Mi piacciono gli anniversari, quando servono a scandire passaggi storici essenziali per la Storia valdostana.
L'Union Valdôtaine venne fondata, come oggi 80 anni fa, il 13 settembre del 1945 da sedici persone, che qui vorrei - so che l’ho già fatto! - citare una ad una: Flavien Arbaney, geometra, Aimé Berthet, insegnante, Louis Berton, dottore in legge, Robert Berton, insegnante, Amédée Berthod, pittore, Lino Binel, ingegnere, Joseph Bréan, canonico di Sant'Orso, Charles Bovard, canonico di Sant'Orso, Séverin Caveri, avvocato, Albert Deffeyes, insegnante, Paolo Alfonso Farinet, dottore in legge, Joseph Lamastra, veterinario, Félix Ollietti, notaio, Ernest Page, avvocato, Jean-Joconde Stévenin, canonico di Sant'Orso, Maria Ida Viglino, insegnante.

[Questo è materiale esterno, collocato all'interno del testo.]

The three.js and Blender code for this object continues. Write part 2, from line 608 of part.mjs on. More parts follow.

Chi conosce la storia valdostana sa bene la ricchezza umana e lo spessore culturale in questo elenco di persone. Li accomunava la reazione all’indomani dell’emanazione dei primi documenti ufficiali, i decreti luogotenenziali, che sancivano la prima forma di autonomia del secondo dopoguerra.

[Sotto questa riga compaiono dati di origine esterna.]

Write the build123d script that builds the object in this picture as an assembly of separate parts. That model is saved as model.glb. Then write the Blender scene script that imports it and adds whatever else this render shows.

Lo facevano, in realtà, perché insoddisfatti dell'esito della lunga lotta, prima come un fiume carsico, dopo l'avvento del fascismo e poi nel fenomeno resistenziale, con agganci però, anche per ragioni anagrafiche, con le vicende "autonomistiche" nel quadro dell'Italia liberale. Alcuni degli esponenti dell'Union Valdôtaine dell'atto fondativo lasceranno il "Mouvement” aderendo ad esempio alla Democrazia Cristiana ed al Partito Comunista. Polarizzazione figlia della “guerra fredda”.
Altri, come mio zio Séverin, che sarà leader dell’UV e protagonista della politica locale, sceglieranno la strada di un rafforzamento del partito per farlo sopravvivere e lo fecero con maestria.
Ogni tanto vengo preso in giro perché cito questo mio zio e lo faccio non solo per affetto di un illustre fratello di mio papà, ma anche perché trovo gravemente ingiusto che troppo spesso non gli venga a sufficienza riconosciuto un ruolo fondamentale come vero erede sin da subito del pensiero di Émile Chanoux. Un gigante della politica valdostana che non ha avuto i riconoscimenti postumi che avrebbe meritato!
Con alti e bassi, l’UV è ed è rimasta una chiave di volta della politica valdostana. Lo ha fatto mentre la partitocrazia italiana cambiava pelle e sigle dei partiti, mantenendo una linea coerente ad un solido patrimonio di idee e valori, nell’alternarsi delle leadership e nel susseguirsi delle generazioni dei militanti.
In sostanza: una sicurezza per una buona parte dell’elettorato valdostano, che in altra parte, invece, è stato attratto da proposte politiche la maggior parte delle quali vittime di insuccessi per l’umorale comportamento di quella che un tempo si chiamava pomposamente opinione pubblica. Fra strappi e nuove sigle in campo autonomista, di cui io stesso ho fatto parte, si è giunti infine alla scelta di quasi tutti di tornare sotto la casa madre dell’Union Valdôtaine.
L’ho fatto predicando a lungo questa scelta e oggi sono felice, nel solco della mia lunga esperienza politica, di correre sotto il simbolo - lo stesso dal 1945 - del leone rampante originale. Oggi tutti si dicono autonomisti, a dispetto spesso dei loro reali comportamenti, approfittando del distacco di molti dai fatti politici e amministrativi.
Una sorta di oblio di parte dei cittadini, che cascano nella trappola delle promesse e degli ammiccamenti di chi, purtroppo, li prende per fessi.
Ho su questo un periodico scoramento e mi scuoto da questo stato d’animo nella speranza dura a morire che ci sia in molti un moto di orgoglio contro chi - con l’aiuto di “truppe” romane - predica bene e razzola male nei confronti della Valle d’Aosta.